Больше того, он первый заговорил о том, как, на его взгляд, удался ему тот самый красивый вороной конь, о котором она писала ему в Симферополь.
– Предчувствую, - говорил он, - что скоро-скоро песенка всей вообще конской красоты будет спета: вытеснит лошадь машина... Может быть, моя картина будет одной из самых последних европейских картин с лошадьми на переднем плане... Вдруг мы с вами, Надя, доживем до такого странного времени, когда лошади останутся только в зоологических садах рядом с зебрами!
– Мне почему-то кажется, что без лошадей будет скучнее жизнь, - сказала на это Надя и добавила: - Моему старшему брату Николаю приходится теперь иметь дело с лошадьми на Восточно-Прусском фронте: он в артиллерии.
– Ого! В артиллерии! Молодец!
– похвалил старшего брата Нади Сыромолотов.
– Артиллерия теперь самый важный род войска... Он какого роста?
– Высокий... Очень высокий.
– А тот, который полковым врачом?
– Тоже высокий.
– Гм... Да вы, Надя, просто из семьи богатырей, с чем я себя и поздравляю.
– Почему "себя"?
– очень оживленно спросила Надя.
– Почему себя?
– повторил он.
– Да просто потому, признаться, что я уж к вам ко всем как-то привык... И мне приятно, что вы занимаете так много места на земле, что и в Крыму вы, и в Петербурге вы, и в Москве, и в Галиции, и в Восточной Пруссии...
– И в Смоленске, - добавила Надя.
– Там моя старшая сестра.
– Это та, которая была задержана немцами? Ну, вот видите! А если бы ваши братья и вы бы с Нюрой все жили врозь - подумать только, какие завоеватели пространства!.. Нет, я вполне серьезно говорю: ваше огромное семейство мне чрезвычайно как-то пришлось по душе... Хотя я, как вам хорошо известно, принципиальный анахорет, одиночка, очень не люблю гостей.
– Это, может быть, в связи с войной в вас произошла перемена? высказала догадку Надя, но художник сказал на это:
– Мне кажется, что будто бы началось это несколько раньше, чем началась война.

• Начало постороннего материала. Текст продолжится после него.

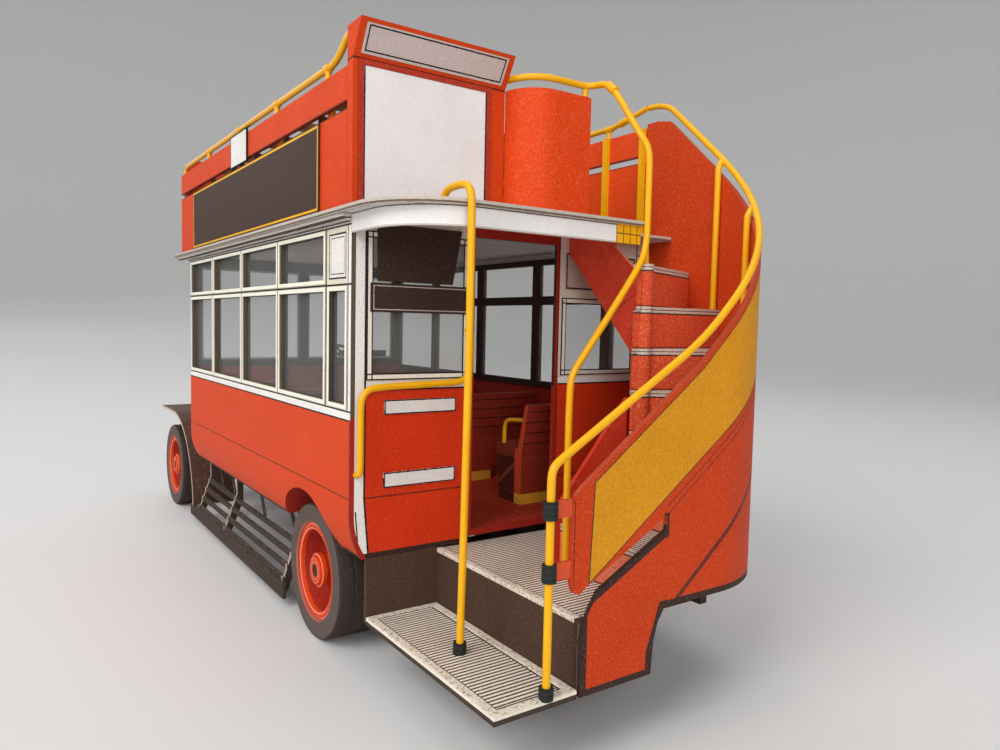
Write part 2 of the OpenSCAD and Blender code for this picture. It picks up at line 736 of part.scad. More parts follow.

А что такое произошло несколько раньше, давайте припомним вместе.
– Ничего, кроме того, что я к вам подошла на улице, - припомнила Надя.

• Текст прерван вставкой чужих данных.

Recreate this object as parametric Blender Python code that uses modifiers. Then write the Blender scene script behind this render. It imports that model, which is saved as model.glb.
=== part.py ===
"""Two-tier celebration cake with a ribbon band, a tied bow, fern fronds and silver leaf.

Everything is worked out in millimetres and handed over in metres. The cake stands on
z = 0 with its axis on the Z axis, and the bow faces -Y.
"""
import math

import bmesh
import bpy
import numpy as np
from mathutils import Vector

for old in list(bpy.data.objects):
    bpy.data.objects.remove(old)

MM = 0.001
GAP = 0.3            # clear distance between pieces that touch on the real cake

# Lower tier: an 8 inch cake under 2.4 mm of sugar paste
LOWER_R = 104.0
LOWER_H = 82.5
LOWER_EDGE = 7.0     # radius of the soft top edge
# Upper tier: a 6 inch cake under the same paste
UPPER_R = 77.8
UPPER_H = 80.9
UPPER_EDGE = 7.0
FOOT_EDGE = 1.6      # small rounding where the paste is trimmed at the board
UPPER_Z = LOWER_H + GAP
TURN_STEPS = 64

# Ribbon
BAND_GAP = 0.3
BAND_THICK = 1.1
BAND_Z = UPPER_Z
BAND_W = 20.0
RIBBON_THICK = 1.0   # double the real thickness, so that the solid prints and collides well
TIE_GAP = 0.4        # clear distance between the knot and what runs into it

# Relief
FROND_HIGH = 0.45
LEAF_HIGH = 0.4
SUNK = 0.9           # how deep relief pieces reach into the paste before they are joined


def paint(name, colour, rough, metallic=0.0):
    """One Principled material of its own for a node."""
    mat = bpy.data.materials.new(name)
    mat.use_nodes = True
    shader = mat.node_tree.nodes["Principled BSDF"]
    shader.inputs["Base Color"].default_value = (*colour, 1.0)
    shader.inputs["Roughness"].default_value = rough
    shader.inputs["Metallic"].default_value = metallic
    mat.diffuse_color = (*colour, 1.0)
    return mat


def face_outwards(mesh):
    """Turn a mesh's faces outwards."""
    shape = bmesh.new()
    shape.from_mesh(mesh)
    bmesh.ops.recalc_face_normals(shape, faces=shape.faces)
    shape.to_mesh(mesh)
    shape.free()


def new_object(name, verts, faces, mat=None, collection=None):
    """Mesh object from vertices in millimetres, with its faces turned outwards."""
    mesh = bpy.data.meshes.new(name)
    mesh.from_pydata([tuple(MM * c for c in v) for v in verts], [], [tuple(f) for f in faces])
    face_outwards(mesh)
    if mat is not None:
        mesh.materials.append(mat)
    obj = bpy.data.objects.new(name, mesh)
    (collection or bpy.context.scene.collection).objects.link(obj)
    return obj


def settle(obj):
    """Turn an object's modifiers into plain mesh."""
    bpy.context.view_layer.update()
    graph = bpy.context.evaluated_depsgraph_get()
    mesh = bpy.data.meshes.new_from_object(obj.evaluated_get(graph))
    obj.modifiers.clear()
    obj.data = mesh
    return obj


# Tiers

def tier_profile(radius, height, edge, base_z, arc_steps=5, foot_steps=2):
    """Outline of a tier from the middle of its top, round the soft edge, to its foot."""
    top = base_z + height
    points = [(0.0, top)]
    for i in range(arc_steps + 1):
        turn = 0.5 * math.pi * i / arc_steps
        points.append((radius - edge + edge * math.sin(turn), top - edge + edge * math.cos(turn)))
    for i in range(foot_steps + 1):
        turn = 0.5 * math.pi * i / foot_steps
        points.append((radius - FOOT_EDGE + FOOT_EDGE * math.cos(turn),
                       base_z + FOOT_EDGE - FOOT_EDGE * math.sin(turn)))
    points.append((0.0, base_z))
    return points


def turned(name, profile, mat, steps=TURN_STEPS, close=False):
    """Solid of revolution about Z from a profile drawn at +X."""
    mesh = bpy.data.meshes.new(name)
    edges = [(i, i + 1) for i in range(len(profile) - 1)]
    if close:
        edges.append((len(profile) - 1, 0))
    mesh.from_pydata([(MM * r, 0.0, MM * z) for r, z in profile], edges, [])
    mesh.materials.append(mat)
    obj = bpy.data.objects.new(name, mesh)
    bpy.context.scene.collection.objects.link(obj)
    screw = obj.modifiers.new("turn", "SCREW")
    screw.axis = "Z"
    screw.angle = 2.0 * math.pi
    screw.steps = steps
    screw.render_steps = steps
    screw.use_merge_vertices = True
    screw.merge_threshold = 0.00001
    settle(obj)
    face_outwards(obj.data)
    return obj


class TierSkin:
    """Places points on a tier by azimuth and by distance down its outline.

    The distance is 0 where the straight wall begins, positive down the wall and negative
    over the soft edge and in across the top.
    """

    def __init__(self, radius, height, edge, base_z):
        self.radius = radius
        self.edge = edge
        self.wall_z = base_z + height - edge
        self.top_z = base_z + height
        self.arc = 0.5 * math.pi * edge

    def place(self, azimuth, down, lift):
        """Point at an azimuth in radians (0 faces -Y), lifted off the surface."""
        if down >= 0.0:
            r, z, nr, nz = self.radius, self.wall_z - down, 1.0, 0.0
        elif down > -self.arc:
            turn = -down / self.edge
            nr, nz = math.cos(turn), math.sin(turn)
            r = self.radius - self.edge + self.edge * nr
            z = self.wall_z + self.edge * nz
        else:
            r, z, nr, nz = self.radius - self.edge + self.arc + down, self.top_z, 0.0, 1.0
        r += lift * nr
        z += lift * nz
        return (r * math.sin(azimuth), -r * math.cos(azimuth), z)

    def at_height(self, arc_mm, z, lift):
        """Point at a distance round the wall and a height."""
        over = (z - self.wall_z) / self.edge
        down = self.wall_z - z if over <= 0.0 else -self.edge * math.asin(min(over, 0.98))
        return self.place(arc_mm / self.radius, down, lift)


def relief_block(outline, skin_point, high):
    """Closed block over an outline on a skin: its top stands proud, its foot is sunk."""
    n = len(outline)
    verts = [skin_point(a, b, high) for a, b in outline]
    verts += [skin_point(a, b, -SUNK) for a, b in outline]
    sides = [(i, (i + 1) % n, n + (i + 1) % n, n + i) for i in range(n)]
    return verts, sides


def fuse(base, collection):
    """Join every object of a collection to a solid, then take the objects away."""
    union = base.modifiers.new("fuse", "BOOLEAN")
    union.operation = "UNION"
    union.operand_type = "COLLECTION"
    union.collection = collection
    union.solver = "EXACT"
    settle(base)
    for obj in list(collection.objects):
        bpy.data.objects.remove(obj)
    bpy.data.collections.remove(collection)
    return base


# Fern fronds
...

– Вот-вот, именно это... А потом вы появились у меня в мастерской, припомнил он.
– И я сделал с вас первый этюд... Отсюда и началось это... Вы, Надя, из семейства завоевателей пространства, и... вот, видите ли, вам удалось же завоевать мое внимание художника!
– Я этому очень рада!
– просто и искренне сказала Надя, причем покраснела так, что этого не мог не заметить Сыромолотов.
В это время они подошли к трамвайной остановке, и Сыромолотов сказал:
– Давайте-ка, Надя, сядем в трамвай - так мы скорее будем у цели.
В вагонах трамвая на Невском проспекте обычно было теснее, чем на других линиях столицы, тем более в воскресный день, и им пришлось стоять в проходе, зато Надя чувствовала себя ближе к Сыромолотову, чем когда-либо раньше; а главное самой себе казалась она теперь сильнее, шире, прочнее.